Quanta storia c’è dietro a un tananài

Fantastico il dialetto. Se lo frequenti con curiosità e rispetto è capace di spiazzarti. Di mostrarti che persino parole o modi di dire che tu hai sempre ritenuto autarchicamente indigeni possono raccontare - sotto una familiare, brescianissima coperta - complessi intrecci linguistici, secolari compresenze culturali, reciproche influenze tra comunità diverse. Quanti di noi hanno sentito i propri nonni utilizzare l’espressione tananài... Cosa significa? Da noi si dice «l’è un tananài» di una persona di poco conto, un innocuo sempliciotto. Oppure di un oggetto di scarso valore, una carabattola.

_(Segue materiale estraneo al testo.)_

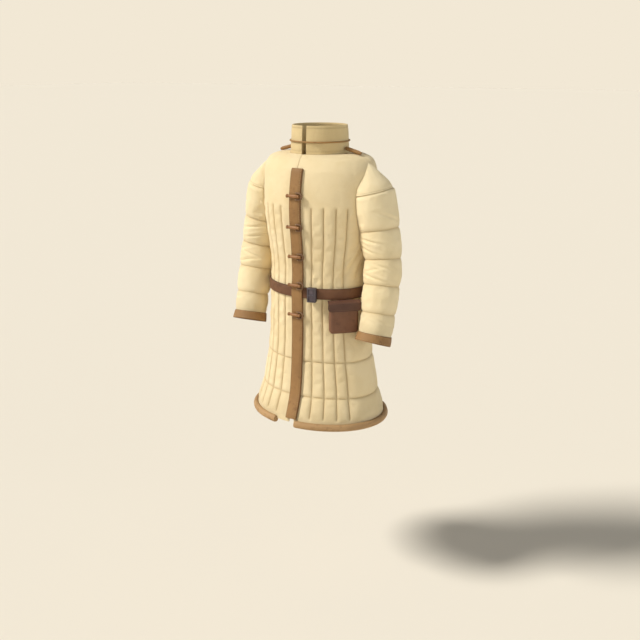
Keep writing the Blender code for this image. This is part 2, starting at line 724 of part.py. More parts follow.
def buckle():
    depth = BUCKLE_SIZE[1]
    bm = block(BUCKLE_SIZE, (0, -depth / 2, -BUCKLE_DROP))
    front = [edge for edge in bm.edges if all(vert.co.y < -depth / 2 for vert in edge.verts)]
    round_off(bm, front, BUCKLE_EDGE, 2)
    face = min(bm.faces, key=lambda candidate: candidate.calc_center_median().y)
    bmesh.ops.inset_region(bm, faces=[face], thickness=BUCKLE_RIM)
    bmesh.ops.translate(bm, verts=face.verts[:], vec=(0, BUCKLE_RECESS, 0))
    bmesh.ops.transform(bm, matrix=belt_seat(BUCKLE_ANGLE, BELT_OUTER + GAP), verts=bm.verts)
    finish("buckle", bm, IRON)


def pouch():
    """A stiff bag, open at the top."""
    depth, height = POUCH_SIZE[1:]
    middle = POUCH_TOP - BELT_HEIGHT - height / 2
    bm = block(POUCH_SIZE, (0, -depth / 2, middle))
    upright = [edge for edge in bm.edges
               if abs(edge.verts[0].co.z - edge.verts[1].co.z) > height / 2
               or max(vert.co.z for vert in edge.verts) < middle]
    round_off(bm, upright, POUCH_CORNER, 3)
    mouth = max(bm.faces, key=lambda face: face.calc_center_median().z)
    bmesh.ops.inset_region(bm, faces=[mouth], thickness=POUCH_LEATHER)
    hollow = bmesh.ops.extrude_face_region(bm, geom=[mouth])
    floor = [item for item in hollow["geom"] if isinstance(item, bmesh.types.BMVert)]
    bmesh.ops.delete(bm, geom=[mouth], context="FACES_ONLY")
    bmesh.ops.translate(bm, verts=floor, vec=(0, 0, POUCH_BASE - height))
    bmesh.ops.transform(bm, matrix=belt_seat(POUCH_ANGLE, POUCH_BACK), verts=bm.verts)
    finish("pouch_body", bm, BROWN_LEATHER)


def pouch_hanger():
    """The strap that goes up from the pouch's back and behind the belt."""
    _, depth, height = HANGER_SIZE
    bm = block(HANGER_SIZE, (0, -depth / 2, BELT_HALF_WIDTH + HANGER_ABOVE_BELT - height / 2))
    bmesh.ops.transform(bm, matrix=belt_seat(POUCH_ANGLE, HANGER_BACK), verts=bm.verts)
    finish("pouch_hanger", bm, BROWN_LEATHER)


def pouch_flap():
    """The flap: one piece of leather lying over the top of the pouch and down its front."""
    top = POUCH_TOP - BELT_HEIGHT + GAP
    low = top - FLAP_DROP
    inside = -POUCH_SIZE[1] - GAP
    outside = inside - FLAP_LEATHER
    outline = [(0.0, top), (inside, top), (inside, low), (outside, low), (outside, top + FLAP_FOLD),
               (inside, top + FLAP_LEATHER), (0.0, top + FLAP_RISE)]
    bm = bmesh.new()
    verts = [bm.verts.new((-FLAP_WIDTH / 2, y, z)) for y, z in outline]
    face = bm.faces.new(verts)
    carried = bmesh.ops.extrude_face_region(bm, geom=[face], use_keep_orig=True)
    far = [item for item in carried["geom"] if isinstance(item, bmesh.types.BMVert)]
    bmesh.ops.translate(bm, verts=far, vec=(FLAP_WIDTH, 0, 0))
    corners = [edge for edge in bm.edges
               if max(vert.co.z for vert in edge.verts) < low + FLAP_LEATHER / 2
               and abs(edge.verts[0].co.y - edge.verts[1].co.y) > FLAP_LEATHER / 2]
    round_off(bm, corners, POUCH_CORNER, 3)
    bmesh.ops.transform(bm, matrix=belt_seat(POUCH_ANGLE, POUCH_BACK), verts=bm.verts)
    finish("pouch_flap", bm, BROWN_LEATHER)


def build():
    for old in list(bpy.data.objects):
        bpy.data.objects.remove(old, do_unlink=True)
    body()
    for side in ("left", "right"):
        sleeve(side)
        cap(side)
        cuff(side)
    collar()
    collar_cord()
    shoulder_cord("left", 1)
    shoulder_cord("right", -1)
    placket()
    for number in range(TOGGLE_COUNT):
        toggle(number)
    hem_binding()
    belt()
    buckle()
    pouch()
    pouch_hanger()
    pouch_flap()


build()
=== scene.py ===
# %% [markdown]
# # A quilted gambeson, piece by piece
# A gambeson is a padded coat of linen. Two layers of cloth with carded padding between them are sewn
# together in upright channels, so the coat stands off the body in soft tubes. Leather binds the hem and
# the cuffs, covers the front opening and makes the belt and its pouch.
#
# The solid model gives the sizes and the places. Here each piece is made again as cloth, leather, wood
# or iron, and laid on the same surfaces.

# %% Load the solid model and note its box
from collections import namedtuple
from functools import cache
from math import asin, cos, degrees, exp, pi, radians, sin

import bmesh
import bpy
from mathutils import Matrix, Vector, noise


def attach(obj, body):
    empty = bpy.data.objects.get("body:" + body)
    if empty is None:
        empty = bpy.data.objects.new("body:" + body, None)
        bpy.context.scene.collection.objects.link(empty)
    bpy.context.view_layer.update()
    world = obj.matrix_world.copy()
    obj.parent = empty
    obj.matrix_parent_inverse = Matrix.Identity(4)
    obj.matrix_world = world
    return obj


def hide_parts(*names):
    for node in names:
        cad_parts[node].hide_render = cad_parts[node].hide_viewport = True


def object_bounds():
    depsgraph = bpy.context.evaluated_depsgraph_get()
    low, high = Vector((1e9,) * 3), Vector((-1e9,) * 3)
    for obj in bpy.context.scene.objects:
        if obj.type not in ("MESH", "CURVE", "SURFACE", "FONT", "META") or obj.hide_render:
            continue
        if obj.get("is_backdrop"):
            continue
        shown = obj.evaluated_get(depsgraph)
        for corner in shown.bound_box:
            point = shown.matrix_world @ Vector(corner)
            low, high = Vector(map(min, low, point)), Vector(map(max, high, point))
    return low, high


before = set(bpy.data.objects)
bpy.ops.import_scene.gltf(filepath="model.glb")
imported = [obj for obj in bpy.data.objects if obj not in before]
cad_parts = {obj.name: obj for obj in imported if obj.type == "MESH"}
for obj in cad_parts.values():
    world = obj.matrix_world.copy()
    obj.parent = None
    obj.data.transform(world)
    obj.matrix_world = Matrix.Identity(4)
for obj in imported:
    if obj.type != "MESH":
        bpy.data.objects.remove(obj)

solid_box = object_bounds()
print("solid nodes:", len(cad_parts))

# %% Small helpers
SIDES = {"left": 1.0, "right": -1.0}        # the wearer's sides, with the sign of x on each
pieces, loose = {}, []       # what replaces each node, and what only lies on it


def table(kind, *rows):
    return tuple(kind(*row) for row in rows)


def stand(name, data):
    """A new object in the scene."""
    made = bpy.data.objects.new(name, data)
    bpy.context.scene.collection.objects.link(made)
    return made


def rise(share):
    """0 to 1 with soft ends."""
    share = min(max(share, 0.0), 1.0)
    return share * share * (3 - 2 * share)


def bell(share):
    """1 at 0, and nearly 0 from 2 on."""
    return exp(-share ** 2)


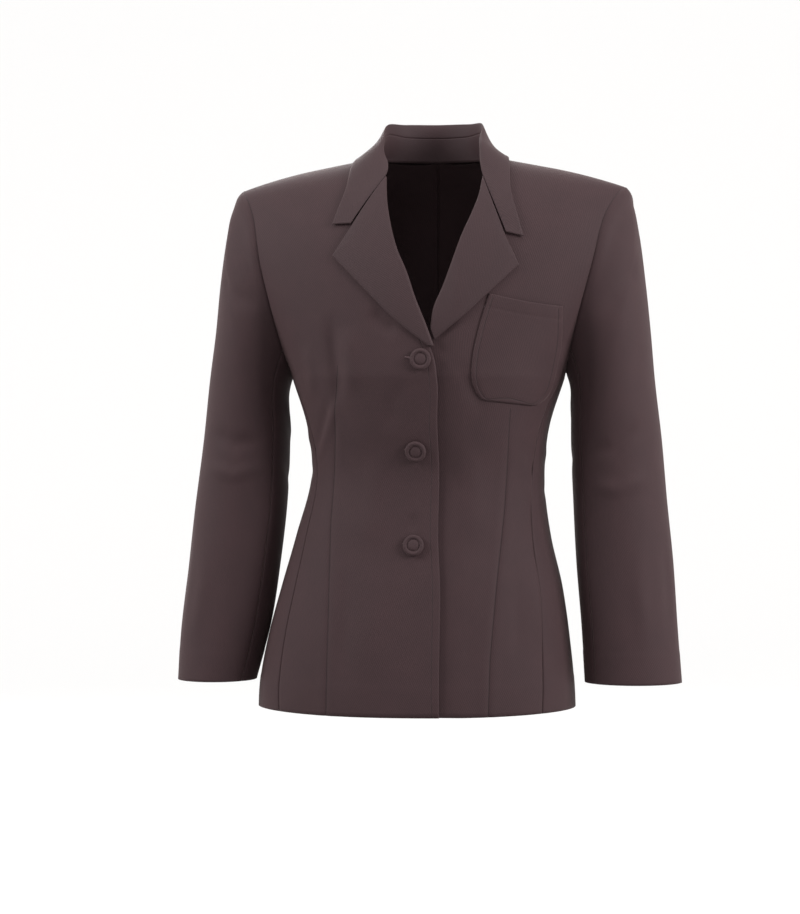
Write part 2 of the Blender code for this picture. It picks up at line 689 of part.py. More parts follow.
def button(name, place, facing, collection):
    """A turned, rimmed disc standing on the right front."""
    mesh = bpy.data.meshes.new(name)
    profile = [(share * BUTTON_RADIUS, 0.0, height) for share, height in BUTTON_PROFILE]
    edges = [(index, index + 1) for index in range(len(profile) - 1)]
    mesh.from_pydata(profile, edges, [])
    mesh.materials.append(material(name, BUTTON_COLOUR))
    obj = bpy.data.objects.new(name, mesh)
    collection.objects.link(obj)
    turn = obj.modifiers.new("Turn", "SCREW")
    turn.steps = BUTTON_STEPS
    turn.render_steps = BUTTON_STEPS
    turn.use_merge_vertices = True
    turn.merge_threshold = 0.00001
    obj.location = place
    obj.rotation_euler = (math.acos(facing[2]), 0.0, math.atan2(facing[1], facing[0]) + math.pi / 2)
    return obj


def main():
    collection = coat_collection()
    right_front = front_panel(RIGHT_EDGE, RIGHT_ROLL, -1.0, FOLD_GAP_RIGHT, RIGHT_FRONT_COLUMNS)
    left_front = front_panel(LEFT_EDGE, LEFT_ROLL, 1.0, FOLD_GAP_LEFT, LEFT_FRONT_COLUMNS)
    cloth_panel("front_right", right_front, collection)
    cloth_panel("front_left", left_front, collection)
    for name, side in (("right", -1.0), ("left", 1.0)):
        cloth_panel(f"side_{name}", as_side(side_panel(), side), collection)
        cloth_panel(f"back_{name}", as_side(back_panel(BACK_COLUMNS), side), collection)
    for name, side, table in (("right", -1.0, RIGHT_SLEEVE), ("left", 1.0, LEFT_SLEEVE)):
        top = sleeve_panel(table, side, BACK_ARM_STEPS - TOP_STEPS, INSEAM_STEPS)
        under = sleeve_panel(table, side, INSEAM_STEPS, BACK_ARM_STEPS)
        cloth_panel(f"top_sleeve_{name}", top, collection)
        cloth_panel(f"under_sleeve_{name}", under, collection)
    cloth_panel("lapel_right", lapel(RIGHT_ROLL, RIGHT_LAPEL_EDGE, RIGHT_NOTCH, -1.0), collection)
    cloth_panel("lapel_left", lapel(LEFT_ROLL, LEFT_LAPEL_EDGE, LEFT_NOTCH, 1.0), collection)
    lines = collar_lines()
    cloth_panel("collar_leaf", collar_leaf(lines), collection)
    cloth_panel("collar_stand", collar_stand(lines), collection)
    cloth_panel("breast_pocket", pocket_panel(left_front), collection)
    x, z = np.array(BUTTONS).T
    outward = front_surface(x, z, 1.0) - front_surface(x, z, 0.0)
    places = seat(right_front, x, z, LAY_GAP)
    for index, (place, facing) in enumerate(zip(places, outward, strict=True), 1):
        button(f"button_{index}", place, facing, collection)


main()
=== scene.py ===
"""Looks of a single breasted blazer in its worn, hollow shape: panels, collar, lapels and buttons."""

import logging
import math
from collections.abc import Sequence
from dataclasses import dataclass
from enum import Enum

import bpy
import numpy as np
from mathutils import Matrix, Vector
from mathutils.bvhtree import BVHTree


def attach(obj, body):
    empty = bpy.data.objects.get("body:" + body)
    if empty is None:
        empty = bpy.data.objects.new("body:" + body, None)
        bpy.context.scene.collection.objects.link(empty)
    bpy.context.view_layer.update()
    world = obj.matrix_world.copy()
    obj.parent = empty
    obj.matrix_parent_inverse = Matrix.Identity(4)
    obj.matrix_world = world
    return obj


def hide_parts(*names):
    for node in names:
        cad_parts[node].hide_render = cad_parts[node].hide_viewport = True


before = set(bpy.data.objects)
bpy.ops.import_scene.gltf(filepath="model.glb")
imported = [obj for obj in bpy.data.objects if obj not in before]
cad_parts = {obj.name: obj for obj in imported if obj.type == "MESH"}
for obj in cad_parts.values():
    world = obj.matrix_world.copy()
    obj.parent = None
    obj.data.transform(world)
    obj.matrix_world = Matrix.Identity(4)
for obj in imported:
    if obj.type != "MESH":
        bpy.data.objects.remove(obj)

LOG = logging.getLogger("blazer")
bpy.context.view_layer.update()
BODY = "root"

Array = np.ndarray
Point2 = tuple[float, float]
Point3 = tuple[float, float, float]

MM = 0.001
THIN = 1.2 * MM
TURN_STEP = math.radians(10.0)
ARMHOLE_TOP_STEP = 36
FRONT_SEAM_STEP = 15
BACK_SEAM_STEP = 23
INSEAM_STEP = 14
BACK_ARM_STEP = 24
NEARLY_ZERO = 1e-7
FAR_MM = 99.0
STITCH_IN_MM = 3.0

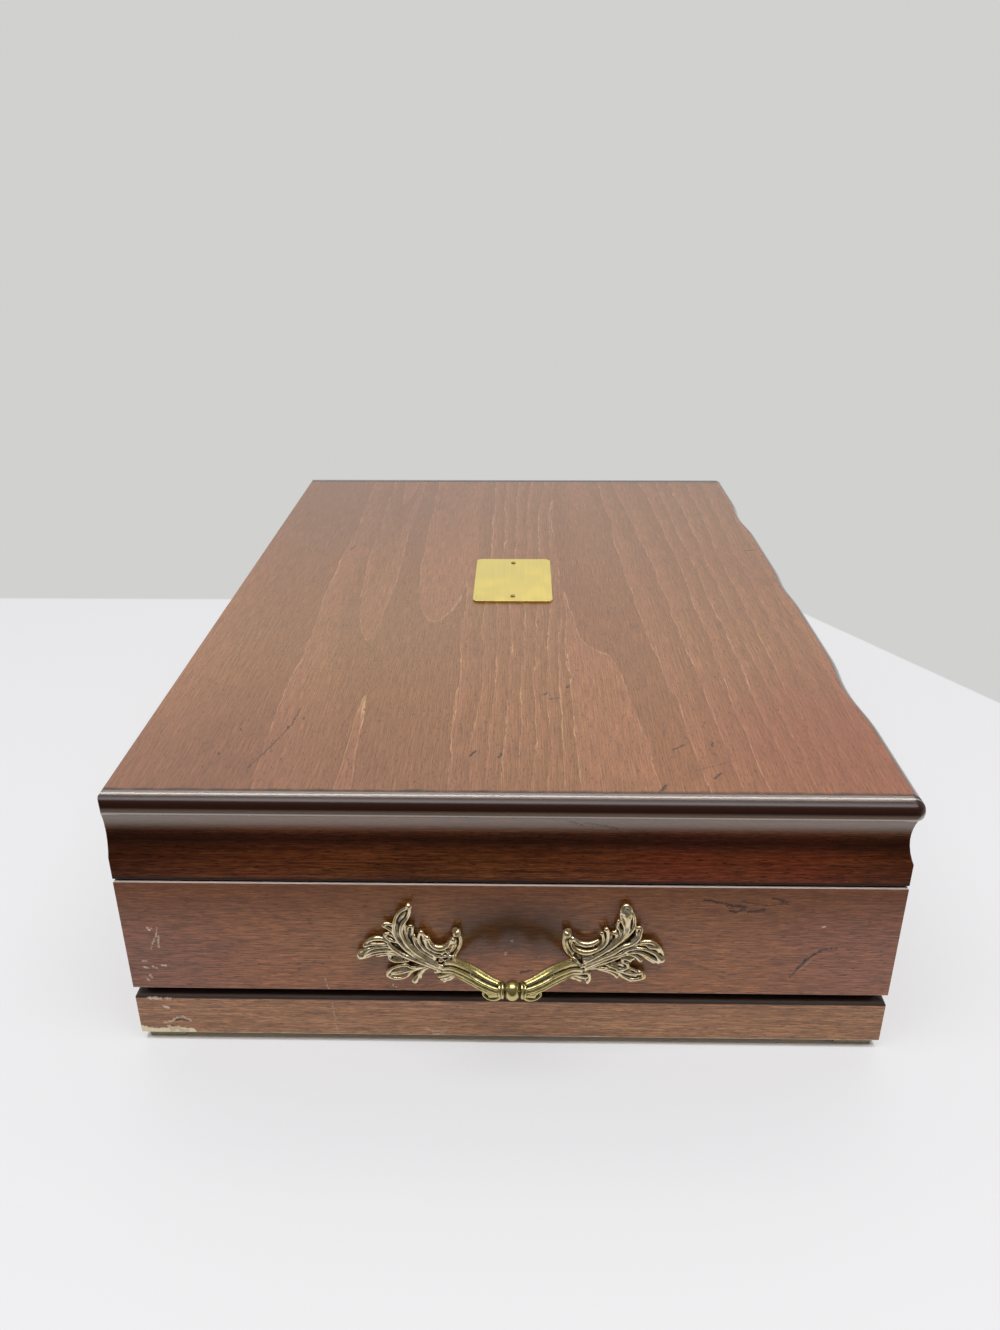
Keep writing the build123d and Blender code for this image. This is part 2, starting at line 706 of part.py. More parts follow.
def tray_divider():
    """Upright wall of the compartment for serving pieces."""
    y = INNER_BACK - DIVIDER_FROM_BACK
    half = RACK_LONG / 2
    high = FLOOR + DIVIDER_HEIGHT
    wall = block(-half, half, y - DIVIDER_THICK / 2, y + DIVIDER_THICK / 2, FLOOR, high)
    top_edges = edges_on(wall, lambda edge, c: c.Z > high - NEAR and abs(c.X) < NEAR)
    return fillet(top_edges, DIVIDER_ROUND)


def knife_blade_rack():
    """Slotted bar in the lid for the blades."""
    low = CEILING - BLADE_RACK_HEIGHT
    notches = (spread(KNIFE_COUNT, KNIFE_PITCH), KNIFE_SLOT, low, low + KNIFE_SLOT_DEEP)
    return notched_bar(BLADE_RACK_FROM_BACK, BLADE_RACK_THICK, low, CEILING, notches, 0)


def knife_handle_rest():
    """Notched bar in the lid for the handles."""
    low = CEILING - REST_HEIGHT
    notches = (spread(KNIFE_COUNT, KNIFE_PITCH), REST_NOTCH, low, low + REST_NOTCH_DEEP)
    return notched_bar(REST_FROM_BACK, REST_THICK, low, CEILING, notches, REST_NOTCH_CORNER)


# ---------------------------------------------------------------- the chest


def chest():
    """Every node of the chest by name."""
    nodes = {}
    nodes.update(base_boards())
    nodes["bottom_panel"] = bottom_panel()
    nodes["base_corner_blocks"] = corner_blocks()
    nodes["felt_pads"] = felt_pads()
    nodes.update(box_boards())
    nodes.update(lid_boards())
    nodes["lid_panel"] = lid_panel()
    nodes["nameplate"] = nameplate()
    nodes["nameplate_pins"] = nameplate_pins()
    nodes["hinge_box_leaves"] = [hinge_leaf(x, -1) for x in hinge_centres()]
    nodes["hinge_lid_leaves"] = [hinge_leaf(x, 1) for x in hinge_centres()]
    nodes["hinge_pins"] = hinge_pins()
    nodes["hinge_box_screws"] = [hinge_screw(x, y, -1, 0) for x, y in hinge_screw_places()]
    nodes["hinge_lid_screws"] = [hinge_screw(x, y, 1, 0) for x, y in hinge_screw_places()]
    casting = pull_casting()
    nodes["left_handle"] = pull_plane(-1) * casting
    nodes["right_handle"] = pull_plane(1) * casting
    nodes["handle_screws"] = pull_screws(-1, 0) + pull_screws(1, 0)
    nodes["box_lining"] = box_lining()
    nodes["lid_lining"] = lid_lining()
    nodes["rear_stack_rack"] = stack_rack(REAR_RACK_FROM_BACK)
    nodes["front_stack_rack"] = stack_rack(FRONT_RACK_FROM_BACK)
    nodes["tray_divider"] = tray_divider()
    nodes["knife_blade_rack"] = knife_blade_rack()
    nodes["knife_handle_rest"] = knife_handle_rest()
    return nodes


def write_steps():
    """One STEP file per node."""
    os.makedirs("parts", exist_ok=True)
    for name, shape in chest().items():
        solids = shape if isinstance(shape, list) else [shape]
        export_step(Compound(children=[s for item in solids for s in item.solids()]), f"parts/{name}.step")


write_steps()
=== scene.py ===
"""Silverware chest: the finished look of every piece, laid over the fixed frame.  Metres, +Z up."""
from functools import partial
from math import cos, pi, radians, sin

import bpy
import numpy as np
from mathutils import Matrix, Vector


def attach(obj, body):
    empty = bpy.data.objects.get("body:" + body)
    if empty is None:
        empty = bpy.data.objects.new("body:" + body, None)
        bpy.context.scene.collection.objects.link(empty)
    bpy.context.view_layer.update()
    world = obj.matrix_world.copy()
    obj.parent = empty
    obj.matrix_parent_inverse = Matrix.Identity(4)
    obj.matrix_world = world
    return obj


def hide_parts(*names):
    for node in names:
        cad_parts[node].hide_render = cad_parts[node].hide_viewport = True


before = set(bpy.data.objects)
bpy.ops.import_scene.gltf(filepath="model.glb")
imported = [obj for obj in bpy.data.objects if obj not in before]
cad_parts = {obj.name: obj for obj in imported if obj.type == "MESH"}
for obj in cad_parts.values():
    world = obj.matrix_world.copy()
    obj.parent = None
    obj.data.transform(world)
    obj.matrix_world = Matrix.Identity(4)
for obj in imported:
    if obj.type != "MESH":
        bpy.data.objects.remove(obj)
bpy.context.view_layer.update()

MM = 0.001
# The case in mm: half its length, its front and back, and the heights of its levels.
HALF = 223.0
FRONT, BACK = -154.946, 150.054
MID_Y = (FRONT + BACK) / 2
FOOT, BASE_TOP, PANEL_TOP, RIM, LID_LOW = 3.4, 23.9, 27.4, 80.9, 81.7
ARRIS, RAIL_TOP, TOP = 91.4, 110.9, 118.4
PULL_UP = 47.4                  # height of the pulls' centre
PULL_SHIFT = 1.7                # each pull sits a little off the middle of its end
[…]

La stessa parola - stavolta col significato di chiasso, confusione - è presente in altri dialetti come il veneto, il trentino, il milanese. Sempre indicando persone che parlano tutte assieme, risuona invece con la dicitura badanài nel dialetto mantovano e addirittura nel romanesco popolare. Ma da dove arriva? Tananài è la storpiatura di badonài, a sua volta figlia dell’espressione ebraica «be Adonài» che significa «per il mio Signore», invocazione rituale spesso ripetuta nelle comunità ebraiche che per secoli sono state particolarmente nutrite ad esempio in città come Roma e Mantova.
Per chi non capiva la lingua ebraica - naturalmente - quelle invocazioni, quei suoni ripetuti, apparivano come un vociare indistinto, un confuso accavallarsi di richiami, proprio come nei mercati dove la gente «la fà ghèt», dove c’è... ghetto. Ma noi bresciani - noi che abbiamo imparato a dire tananài dai nostri nonni - sapevamo di considerare come indigena una parola che storicamente nasce dall’ebraico? Io no. Fantastico il dialetto.